Had the appeal been allowed, it would have been necessary for us to rule on an application by the joint liquidators for an order that there be a re-trial before Judge Hodge, on the ground that there was new and compelling evidence that CIL had forged the loan agreement dated 18 September 2000, had given untruthful evidence and had committed a fraud on the court. It was that evidence that was the subject of the application made by the joint liquidators at the outset of the hearing before Judge Hodge (see paragraph 11 above), which he, correctly as it seems to me, dismissed at that stage. In the event it is unnecessary for us to consider that application and we have not done so.
Lord Justice Hooper:
I have read both judgments in draft and agree with them.
Lady Justice Smith:
I agree with the judgment of Sir Martin Nourse and add only a few words of my own to explain further why I was unwilling simply to uphold the judge’s decision that the payment of £50,000 by the company to CIL must be set aside as a payment at undervalue.
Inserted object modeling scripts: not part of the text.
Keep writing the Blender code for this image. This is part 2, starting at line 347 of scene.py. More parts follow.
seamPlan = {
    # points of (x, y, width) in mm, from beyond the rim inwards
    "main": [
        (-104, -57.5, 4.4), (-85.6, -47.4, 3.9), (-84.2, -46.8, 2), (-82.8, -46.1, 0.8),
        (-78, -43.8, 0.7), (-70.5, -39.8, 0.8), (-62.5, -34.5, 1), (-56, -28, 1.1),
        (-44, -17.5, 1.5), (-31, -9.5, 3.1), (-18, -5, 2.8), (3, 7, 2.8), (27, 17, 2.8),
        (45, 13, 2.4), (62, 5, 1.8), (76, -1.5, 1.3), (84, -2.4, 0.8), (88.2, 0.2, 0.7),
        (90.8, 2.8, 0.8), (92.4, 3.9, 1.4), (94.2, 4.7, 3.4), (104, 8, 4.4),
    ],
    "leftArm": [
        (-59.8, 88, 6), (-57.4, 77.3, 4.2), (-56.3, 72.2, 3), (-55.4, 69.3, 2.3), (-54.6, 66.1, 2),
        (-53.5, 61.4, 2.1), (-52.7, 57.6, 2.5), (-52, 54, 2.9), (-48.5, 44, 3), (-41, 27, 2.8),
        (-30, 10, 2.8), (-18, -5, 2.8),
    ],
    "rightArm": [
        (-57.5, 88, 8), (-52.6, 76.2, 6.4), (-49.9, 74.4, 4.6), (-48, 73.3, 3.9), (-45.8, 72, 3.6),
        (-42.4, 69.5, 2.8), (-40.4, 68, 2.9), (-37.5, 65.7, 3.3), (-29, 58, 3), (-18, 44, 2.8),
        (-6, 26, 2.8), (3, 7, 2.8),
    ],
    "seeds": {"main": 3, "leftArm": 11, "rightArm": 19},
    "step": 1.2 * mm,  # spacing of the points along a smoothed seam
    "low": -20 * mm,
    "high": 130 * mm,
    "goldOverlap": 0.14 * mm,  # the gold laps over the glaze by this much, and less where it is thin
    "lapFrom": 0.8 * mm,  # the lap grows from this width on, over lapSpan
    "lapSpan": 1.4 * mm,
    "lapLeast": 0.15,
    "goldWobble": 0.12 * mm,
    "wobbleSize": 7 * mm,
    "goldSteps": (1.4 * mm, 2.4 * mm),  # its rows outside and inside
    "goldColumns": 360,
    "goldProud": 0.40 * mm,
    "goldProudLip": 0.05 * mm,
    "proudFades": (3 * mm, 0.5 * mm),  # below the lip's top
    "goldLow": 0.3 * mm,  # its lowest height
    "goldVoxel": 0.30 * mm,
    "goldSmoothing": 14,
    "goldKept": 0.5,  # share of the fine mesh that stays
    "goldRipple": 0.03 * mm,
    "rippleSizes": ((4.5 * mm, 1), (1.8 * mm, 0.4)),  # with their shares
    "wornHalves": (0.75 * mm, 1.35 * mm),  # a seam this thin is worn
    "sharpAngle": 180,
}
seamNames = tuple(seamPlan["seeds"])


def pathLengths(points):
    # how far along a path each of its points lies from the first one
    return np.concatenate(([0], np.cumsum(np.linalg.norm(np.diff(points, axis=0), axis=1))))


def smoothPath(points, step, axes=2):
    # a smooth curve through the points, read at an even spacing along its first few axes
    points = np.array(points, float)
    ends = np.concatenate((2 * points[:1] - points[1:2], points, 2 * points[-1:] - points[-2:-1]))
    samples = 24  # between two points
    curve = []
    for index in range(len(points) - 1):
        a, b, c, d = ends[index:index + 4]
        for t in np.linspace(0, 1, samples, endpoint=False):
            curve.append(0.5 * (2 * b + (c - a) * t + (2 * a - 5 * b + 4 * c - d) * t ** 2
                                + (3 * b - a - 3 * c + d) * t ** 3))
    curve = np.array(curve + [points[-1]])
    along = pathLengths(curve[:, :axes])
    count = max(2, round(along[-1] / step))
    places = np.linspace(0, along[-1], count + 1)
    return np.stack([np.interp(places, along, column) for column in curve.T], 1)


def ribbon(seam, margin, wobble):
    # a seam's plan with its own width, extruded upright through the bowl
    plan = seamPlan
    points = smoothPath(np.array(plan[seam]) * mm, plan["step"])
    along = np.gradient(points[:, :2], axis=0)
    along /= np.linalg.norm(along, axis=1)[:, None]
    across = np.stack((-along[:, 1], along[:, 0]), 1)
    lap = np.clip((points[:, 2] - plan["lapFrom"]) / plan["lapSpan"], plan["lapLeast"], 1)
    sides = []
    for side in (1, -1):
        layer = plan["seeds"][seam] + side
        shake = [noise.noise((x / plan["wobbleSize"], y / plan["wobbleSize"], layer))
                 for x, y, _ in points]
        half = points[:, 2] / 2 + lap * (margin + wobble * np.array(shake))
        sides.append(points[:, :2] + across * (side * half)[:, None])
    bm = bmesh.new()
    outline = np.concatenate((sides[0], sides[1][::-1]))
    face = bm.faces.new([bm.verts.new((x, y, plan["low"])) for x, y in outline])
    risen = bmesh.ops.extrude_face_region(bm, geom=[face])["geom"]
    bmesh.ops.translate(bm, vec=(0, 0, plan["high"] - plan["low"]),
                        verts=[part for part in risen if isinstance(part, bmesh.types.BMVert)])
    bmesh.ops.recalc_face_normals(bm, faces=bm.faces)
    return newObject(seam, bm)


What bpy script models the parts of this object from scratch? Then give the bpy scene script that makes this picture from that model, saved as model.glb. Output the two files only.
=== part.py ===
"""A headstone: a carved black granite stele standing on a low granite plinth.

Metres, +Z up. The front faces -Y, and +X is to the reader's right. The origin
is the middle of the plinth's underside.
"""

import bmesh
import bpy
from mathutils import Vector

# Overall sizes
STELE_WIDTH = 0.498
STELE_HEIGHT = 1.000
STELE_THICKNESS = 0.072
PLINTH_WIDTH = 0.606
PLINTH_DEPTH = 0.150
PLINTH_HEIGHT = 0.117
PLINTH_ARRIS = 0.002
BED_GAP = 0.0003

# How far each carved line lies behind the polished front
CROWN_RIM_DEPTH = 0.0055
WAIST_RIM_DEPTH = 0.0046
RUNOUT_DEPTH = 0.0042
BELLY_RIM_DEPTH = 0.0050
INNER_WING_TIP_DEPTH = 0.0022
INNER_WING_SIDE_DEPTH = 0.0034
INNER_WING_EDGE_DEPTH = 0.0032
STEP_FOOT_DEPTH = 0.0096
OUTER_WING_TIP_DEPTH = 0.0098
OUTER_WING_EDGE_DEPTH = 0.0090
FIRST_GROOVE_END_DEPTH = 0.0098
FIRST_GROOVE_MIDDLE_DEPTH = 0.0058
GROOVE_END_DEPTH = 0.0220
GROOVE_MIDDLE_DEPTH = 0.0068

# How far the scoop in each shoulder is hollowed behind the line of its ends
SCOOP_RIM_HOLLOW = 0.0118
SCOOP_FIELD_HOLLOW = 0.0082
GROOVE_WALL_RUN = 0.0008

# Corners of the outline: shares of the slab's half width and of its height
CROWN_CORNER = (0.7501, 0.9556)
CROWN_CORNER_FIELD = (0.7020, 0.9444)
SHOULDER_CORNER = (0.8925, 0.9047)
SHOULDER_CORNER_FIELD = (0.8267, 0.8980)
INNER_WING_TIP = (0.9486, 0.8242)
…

Much of the argument during the hearing related to the question of whether the authors of the article in Tolley’s Insolvency Law and Practice were correct in their criticism of the judge’s decision. Although Mr Cooper did not fully embrace the argument advanced in the article, I found it at least theoretically persuasive. I think that the judge might have been wrong to hold that the payment of £50,000 by the company to CIL was a transaction at undervalue because the consideration given by CIL (namely a partial discharge of Mr Susca’s debt) was precarious in that it was liable to be set aside as a preferential payment. The argument advanced in the article was that the very fact that the consideration (discharge) was voidable meant that the payment itself was also voidable and therefore recoverable. The reduction in value to the company of the discharge (due to its precariousness) was precisely counterbalanced by the reduction in value of the payment made by the company (due its recoverability). Therefore the transaction was financially neutral. I see the theoretical logic of that argument. However, it seems to me that, in practice, the reduction in value of the discharge due the chance that it would be set aside is not necessarily precisely counterbalanced by the chances of recovery of the money payment. The chances might be different. Although as a matter of law, the money would be recoverable if the preferential transaction were set aside, in practice it might not be; it might have disappeared. If CIL were of doubtful solvency, the transaction might not be financially neutral.
Accordingly, it seems to me that the basis of the judge’s finding was, if not actually wrong, somewhat uncertain. I do not imply any criticism of the judge. The argument discussed in Tolley was not raised before him. Indeed, it is possible that the judge was right. However, in my judgment, what happened in this case was obviously a preferential transaction and I agree with Sir Martin Nourse that it should be dealt with as such. If that is done the burden of showing that it received the £50,000 in good faith rests upon CIL. I also agree, for the reasons given by Sir Martin Nourse, that CIL failed to discharge that burden. I agree with the proposed disposal that he makes in paragraph 30 of the judgment.